The Parliament building houses the Norwegian Storting (Parliament) and dates back to 1866. The magnificent building was designed by the renowned architect Emil Victor Langlet. The facade is a beautiful blend of styles, mainly inspired from Italy and France. Visitors can enroll themselves for a guided tour of the entire structure. Private tours for groups can also be arranged upon request. The tours last approximately one hour. Admission is free.
Until the opening of Nationaltheatret in 1899, Christiania Theater served as Norway's national public theater. Through the 19th century, the theater heavily contributed to the deep-seated theater-culture, covering all genres from operas to contemporary performing arts. Presently, the restored Christiania Theater is a modern venue that boasts of advanced sound and lighting techniques. For schedule of current and upcoming shows check out the website.
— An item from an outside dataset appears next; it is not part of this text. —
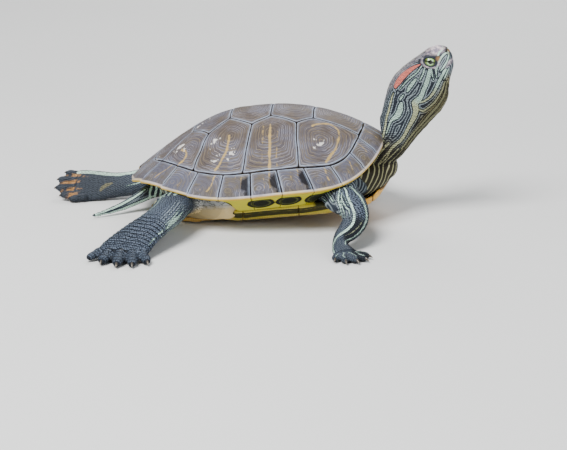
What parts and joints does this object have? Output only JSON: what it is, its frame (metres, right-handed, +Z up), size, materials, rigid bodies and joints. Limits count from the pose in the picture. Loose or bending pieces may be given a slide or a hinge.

Det Norske Teatret is the only theater in Oslo where all the plays are presented in Nynorsk (contemporary Norwegian), the country's second written language. During the last few years it has been the most popular theater in Norway. The large, modern theater building also hosts exhibitions, Saturday matinees, and "Poems at Lunchtime" (daily in the Bistro). The theater has three stages and is equipped with an IR system for those in need of a hearing aid.